─── Extracted material ───

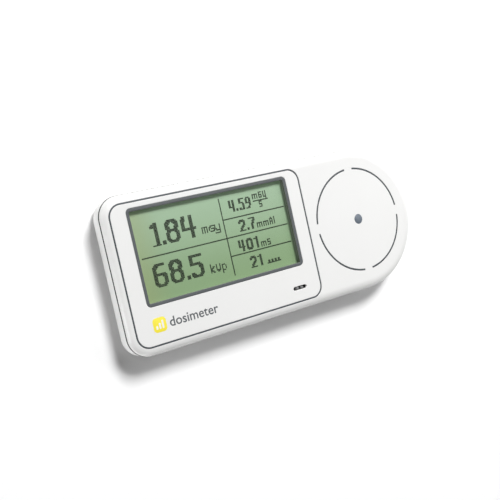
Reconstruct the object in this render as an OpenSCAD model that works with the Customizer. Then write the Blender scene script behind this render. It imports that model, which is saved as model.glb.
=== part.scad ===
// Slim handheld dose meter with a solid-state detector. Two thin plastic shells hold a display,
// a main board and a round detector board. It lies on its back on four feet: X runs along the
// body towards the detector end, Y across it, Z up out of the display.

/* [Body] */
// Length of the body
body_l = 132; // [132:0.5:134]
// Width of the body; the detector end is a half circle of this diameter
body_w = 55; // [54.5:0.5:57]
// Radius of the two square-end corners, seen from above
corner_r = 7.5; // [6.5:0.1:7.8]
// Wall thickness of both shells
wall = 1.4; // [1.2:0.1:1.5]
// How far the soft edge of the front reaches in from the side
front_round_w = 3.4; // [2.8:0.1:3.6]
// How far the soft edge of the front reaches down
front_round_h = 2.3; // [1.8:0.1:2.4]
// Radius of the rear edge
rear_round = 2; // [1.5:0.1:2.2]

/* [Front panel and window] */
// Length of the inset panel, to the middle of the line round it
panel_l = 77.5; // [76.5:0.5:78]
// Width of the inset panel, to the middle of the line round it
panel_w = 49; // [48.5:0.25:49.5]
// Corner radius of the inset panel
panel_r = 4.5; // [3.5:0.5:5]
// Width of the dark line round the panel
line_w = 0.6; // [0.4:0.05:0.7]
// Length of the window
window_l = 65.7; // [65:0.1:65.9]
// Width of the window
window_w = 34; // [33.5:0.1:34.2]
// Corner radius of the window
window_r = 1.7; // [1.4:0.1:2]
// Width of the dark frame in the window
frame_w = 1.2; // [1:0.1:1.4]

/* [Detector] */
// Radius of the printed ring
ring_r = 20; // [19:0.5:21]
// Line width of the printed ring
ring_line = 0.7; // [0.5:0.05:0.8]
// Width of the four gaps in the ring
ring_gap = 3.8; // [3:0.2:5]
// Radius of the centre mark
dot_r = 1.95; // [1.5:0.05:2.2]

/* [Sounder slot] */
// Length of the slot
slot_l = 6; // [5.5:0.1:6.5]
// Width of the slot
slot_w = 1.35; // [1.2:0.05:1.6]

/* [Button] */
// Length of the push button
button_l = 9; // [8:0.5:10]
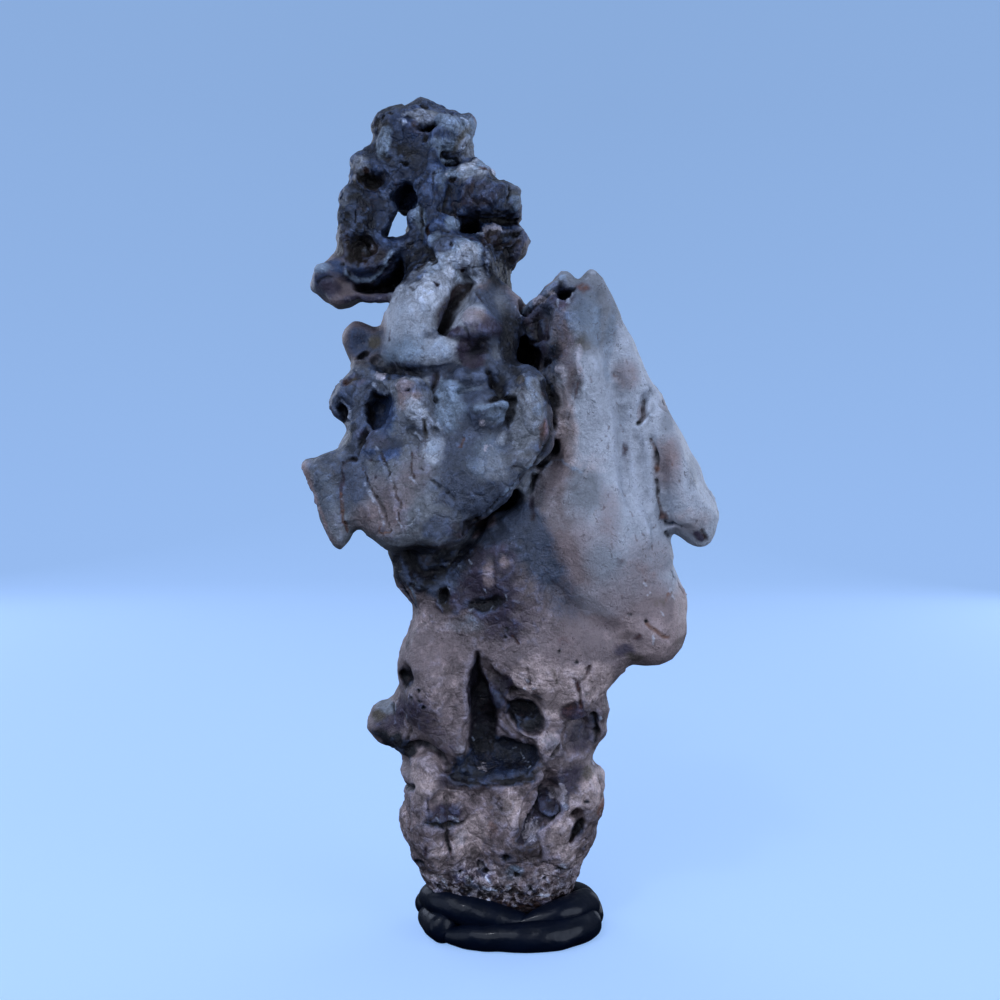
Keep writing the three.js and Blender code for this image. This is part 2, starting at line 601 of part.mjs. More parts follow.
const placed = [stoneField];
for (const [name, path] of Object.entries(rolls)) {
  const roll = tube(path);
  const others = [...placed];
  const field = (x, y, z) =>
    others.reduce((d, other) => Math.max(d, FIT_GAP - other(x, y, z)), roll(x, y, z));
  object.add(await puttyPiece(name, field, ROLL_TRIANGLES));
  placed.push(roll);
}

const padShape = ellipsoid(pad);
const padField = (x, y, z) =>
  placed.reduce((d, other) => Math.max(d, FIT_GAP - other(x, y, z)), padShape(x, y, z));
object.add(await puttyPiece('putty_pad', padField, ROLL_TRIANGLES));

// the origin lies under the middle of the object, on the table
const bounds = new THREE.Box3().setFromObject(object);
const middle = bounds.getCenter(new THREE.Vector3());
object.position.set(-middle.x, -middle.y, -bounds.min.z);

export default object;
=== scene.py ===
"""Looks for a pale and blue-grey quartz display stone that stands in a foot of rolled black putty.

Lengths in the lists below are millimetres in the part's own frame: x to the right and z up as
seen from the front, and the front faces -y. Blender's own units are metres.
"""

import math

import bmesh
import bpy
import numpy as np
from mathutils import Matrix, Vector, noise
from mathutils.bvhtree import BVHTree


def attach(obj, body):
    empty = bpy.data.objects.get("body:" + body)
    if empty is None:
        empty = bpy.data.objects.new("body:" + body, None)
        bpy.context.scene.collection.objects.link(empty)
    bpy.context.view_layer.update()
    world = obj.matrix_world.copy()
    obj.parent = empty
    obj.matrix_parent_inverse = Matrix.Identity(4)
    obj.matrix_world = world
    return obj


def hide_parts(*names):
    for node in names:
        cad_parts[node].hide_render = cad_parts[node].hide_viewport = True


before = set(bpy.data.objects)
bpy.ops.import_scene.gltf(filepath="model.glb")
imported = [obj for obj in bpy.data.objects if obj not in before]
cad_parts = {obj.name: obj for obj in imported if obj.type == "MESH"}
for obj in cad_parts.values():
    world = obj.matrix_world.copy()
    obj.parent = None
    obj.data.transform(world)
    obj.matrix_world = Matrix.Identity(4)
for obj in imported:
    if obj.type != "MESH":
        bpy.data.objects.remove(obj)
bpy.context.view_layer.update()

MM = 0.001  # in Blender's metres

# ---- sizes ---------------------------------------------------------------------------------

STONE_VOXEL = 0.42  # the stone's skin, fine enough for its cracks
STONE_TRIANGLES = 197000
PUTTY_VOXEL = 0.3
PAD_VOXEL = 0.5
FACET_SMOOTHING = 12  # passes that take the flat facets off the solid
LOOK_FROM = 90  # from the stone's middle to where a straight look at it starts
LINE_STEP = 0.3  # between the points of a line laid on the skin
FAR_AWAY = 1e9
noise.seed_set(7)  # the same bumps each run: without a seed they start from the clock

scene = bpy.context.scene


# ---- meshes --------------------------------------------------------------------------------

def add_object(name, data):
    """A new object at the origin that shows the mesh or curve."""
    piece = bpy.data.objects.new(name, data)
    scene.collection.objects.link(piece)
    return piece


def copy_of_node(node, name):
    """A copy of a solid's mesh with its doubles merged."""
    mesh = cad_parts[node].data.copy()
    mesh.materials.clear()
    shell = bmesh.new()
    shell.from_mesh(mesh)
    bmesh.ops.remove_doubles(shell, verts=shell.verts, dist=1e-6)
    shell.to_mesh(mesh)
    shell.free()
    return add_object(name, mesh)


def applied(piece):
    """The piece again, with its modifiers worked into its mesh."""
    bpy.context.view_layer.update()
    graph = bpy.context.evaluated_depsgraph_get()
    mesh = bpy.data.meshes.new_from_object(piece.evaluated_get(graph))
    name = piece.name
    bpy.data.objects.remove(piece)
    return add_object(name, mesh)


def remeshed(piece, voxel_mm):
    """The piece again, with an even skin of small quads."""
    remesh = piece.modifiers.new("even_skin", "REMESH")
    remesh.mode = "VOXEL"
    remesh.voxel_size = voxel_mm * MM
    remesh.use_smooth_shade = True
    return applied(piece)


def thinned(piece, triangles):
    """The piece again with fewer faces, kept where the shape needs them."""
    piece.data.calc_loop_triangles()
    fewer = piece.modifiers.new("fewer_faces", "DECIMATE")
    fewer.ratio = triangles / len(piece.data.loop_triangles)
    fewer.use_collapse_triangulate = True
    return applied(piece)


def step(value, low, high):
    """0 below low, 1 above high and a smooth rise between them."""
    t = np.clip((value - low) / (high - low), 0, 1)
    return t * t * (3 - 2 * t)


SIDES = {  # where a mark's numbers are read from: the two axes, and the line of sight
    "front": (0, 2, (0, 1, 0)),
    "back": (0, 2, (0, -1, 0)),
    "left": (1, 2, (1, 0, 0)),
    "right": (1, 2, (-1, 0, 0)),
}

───

▶ _Problem to solve_:
Set down each entry again, unchanged.

▶ _Response to the task_:
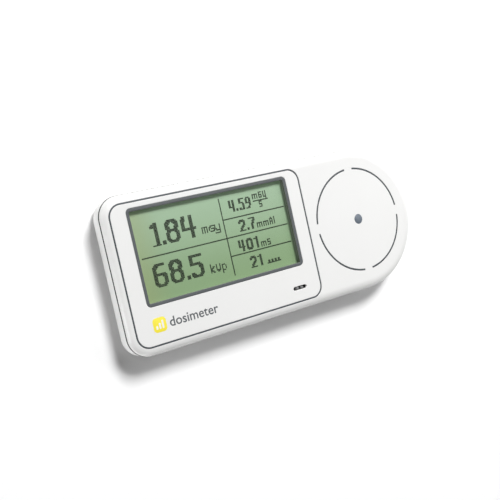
Reconstruct the object in this render as an OpenSCAD model that works with the Customizer. Then write the Blender scene script behind this render. It imports that model, which is saved as model.glb.
=== part.scad ===
// Slim handheld dose meter with a solid-state detector. Two thin plastic shells hold a display,
// a main board and a round detector board. It lies on its back on four feet: X runs along the
// body towards the detector end, Y across it, Z up out of the display.

/* [Body] */
// Length of the body
body_l = 132; // [132:0.5:134]
// Width of the body; the detector end is a half circle of this diameter
body_w = 55; // [54.5:0.5:57]
// Radius of the two square-end corners, seen from above
corner_r = 7.5; // [6.5:0.1:7.8]
// Wall thickness of both shells
wall = 1.4; // [1.2:0.1:1.5]
// How far the soft edge of the front reaches in from the side
front_round_w = 3.4; // [2.8:0.1:3.6]
// How far the soft edge of the front reaches down
front_round_h = 2.3; // [1.8:0.1:2.4]
// Radius of the rear edge
rear_round = 2; // [1.5:0.1:2.2]

/* [Front panel and window] */
// Length of the inset panel, to the middle of the line round it
panel_l = 77.5; // [76.5:0.5:78]
// Width of the inset panel, to the middle of the line round it
panel_w = 49; // [48.5:0.25:49.5]
// Corner radius of the inset panel
panel_r = 4.5; // [3.5:0.5:5]
// Width of the dark line round the panel
line_w = 0.6; // [0.4:0.05:0.7]
// Length of the window
window_l = 65.7; // [65:0.1:65.9]
// Width of the window
window_w = 34; // [33.5:0.1:34.2]
// Corner radius of the window
window_r = 1.7; // [1.4:0.1:2]
// Width of the dark frame in the window
frame_w = 1.2; // [1:0.1:1.4]

/* [Detector] */
// Radius of the printed ring
ring_r = 20; // [19:0.5:21]
// Line width of the printed ring
ring_line = 0.7; // [0.5:0.05:0.8]
// Width of the four gaps in the ring
ring_gap = 3.8; // [3:0.2:5]
// Radius of the centre mark
dot_r = 1.95; // [1.5:0.05:2.2]

/* [Sounder slot] */
// Length of the slot
slot_l = 6; // [5.5:0.1:6.5]
// Width of the slot
slot_w = 1.35; // [1.2:0.05:1.6]

/* [Button] */
// Length of the push button
button_l = 9; // [8:0.5:10]
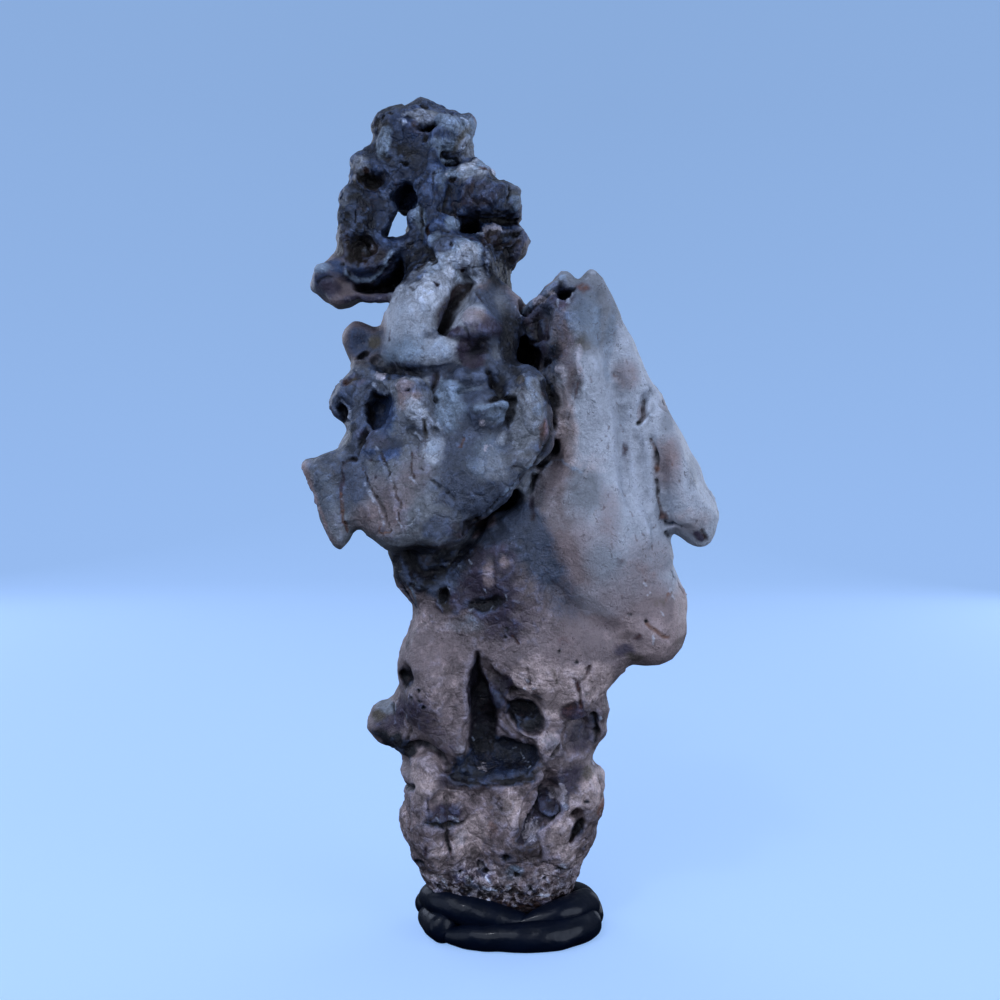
Keep writing the three.js and Blender code for this image. This is part 2, starting at line 601 of part.mjs. More parts follow.
const placed = [stoneField];
for (const [name, path] of Object.entries(rolls)) {
  const roll = tube(path);
  const others = [...placed];
  const field = (x, y, z) =>
    others.reduce((d, other) => Math.max(d, FIT_GAP - other(x, y, z)), roll(x, y, z));
  object.add(await puttyPiece(name, field, ROLL_TRIANGLES));
  placed.push(roll);
}

const padShape = ellipsoid(pad);
const padField = (x, y, z) =>
  placed.reduce((d, other) => Math.max(d, FIT_GAP - other(x, y, z)), padShape(x, y, z));
object.add(await puttyPiece('putty_pad', padField, ROLL_TRIANGLES));

// the origin lies under the middle of the object, on the table
const bounds = new THREE.Box3().setFromObject(object);
const middle = bounds.getCenter(new THREE.Vector3());
object.position.set(-middle.x, -middle.y, -bounds.min.z);

export default object;
=== scene.py ===
"""Looks for a pale and blue-grey quartz display stone that stands in a foot of rolled black putty.

Lengths in the lists below are millimetres in the part's own frame: x to the right and z up as
seen from the front, and the front faces -y. Blender's own units are metres.
"""

import math

import bmesh
import bpy
import numpy as np
from mathutils import Matrix, Vector, noise
from mathutils.bvhtree import BVHTree


def attach(obj, body):
    empty = bpy.data.objects.get("body:" + body)
    if empty is None:
        empty = bpy.data.objects.new("body:" + body, None)
        bpy.context.scene.collection.objects.link(empty)
    bpy.context.view_layer.update()
    world = obj.matrix_world.copy()
    obj.parent = empty
    obj.matrix_parent_inverse = Matrix.Identity(4)
    obj.matrix_world = world
    return obj


def hide_parts(*names):
    for node in names:
        cad_parts[node].hide_render = cad_parts[node].hide_viewport = True


before = set(bpy.data.objects)
bpy.ops.import_scene.gltf(filepath="model.glb")
imported = [obj for obj in bpy.data.objects if obj not in before]
cad_parts = {obj.name: obj for obj in imported if obj.type == "MESH"}
for obj in cad_parts.values():
    world = obj.matrix_world.copy()
    obj.parent = None
    obj.data.transform(world)
    obj.matrix_world = Matrix.Identity(4)
for obj in imported:
    if obj.type != "MESH":
        bpy.data.objects.remove(obj)
bpy.context.view_layer.update()

MM = 0.001  # in Blender's metres

# ---- sizes ---------------------------------------------------------------------------------

STONE_VOXEL = 0.42  # the stone's skin, fine enough for its cracks
STONE_TRIANGLES = 197000
PUTTY_VOXEL = 0.3
PAD_VOXEL = 0.5
FACET_SMOOTHING = 12  # passes that take the flat facets off the solid
LOOK_FROM = 90  # from the stone's middle to where a straight look at it starts
LINE_STEP = 0.3  # between the points of a line laid on the skin
FAR_AWAY = 1e9
noise.seed_set(7)  # the same bumps each run: without a seed they start from the clock

scene = bpy.context.scene


# ---- meshes --------------------------------------------------------------------------------

def add_object(name, data):
    """A new object at the origin that shows the mesh or curve."""
    piece = bpy.data.objects.new(name, data)
    scene.collection.objects.link(piece)
    return piece


def copy_of_node(node, name):
    """A copy of a solid's mesh with its doubles merged."""
    mesh = cad_parts[node].data.copy()
    mesh.materials.clear()
    shell = bmesh.new()
    shell.from_mesh(mesh)
    bmesh.ops.remove_doubles(shell, verts=shell.verts, dist=1e-6)
    shell.to_mesh(mesh)
    shell.free()
    return add_object(name, mesh)


def applied(piece):
    """The piece again, with its modifiers worked into its mesh."""
    bpy.context.view_layer.update()
    graph = bpy.context.evaluated_depsgraph_get()
    mesh = bpy.data.meshes.new_from_object(piece.evaluated_get(graph))
    name = piece.name
    bpy.data.objects.remove(piece)
    return add_object(name, mesh)


def remeshed(piece, voxel_mm):
    """The piece again, with an even skin of small quads."""
    remesh = piece.modifiers.new("even_skin", "REMESH")
    remesh.mode = "VOXEL"
    remesh.voxel_size = voxel_mm * MM
    remesh.use_smooth_shade = True
    return applied(piece)


def thinned(piece, triangles):
    """The piece again with fewer faces, kept where the shape needs them."""
    piece.data.calc_loop_triangles()
    fewer = piece.modifiers.new("fewer_faces", "DECIMATE")
    fewer.ratio = triangles / len(piece.data.loop_triangles)
    fewer.use_collapse_triangulate = True
    return applied(piece)


def step(value, low, high):
    """0 below low, 1 above high and a smooth rise between them."""
    t = np.clip((value - low) / (high - low), 0, 1)
    return t * t * (3 - 2 * t)


SIDES = {  # where a mark's numbers are read from: the two axes, and the line of sight
    "front": (0, 2, (0, 1, 0)),
    "back": (0, 2, (0, -1, 0)),
    "left": (1, 2, (1, 0, 0)),
    "right": (1, 2, (-1, 0, 0)),
}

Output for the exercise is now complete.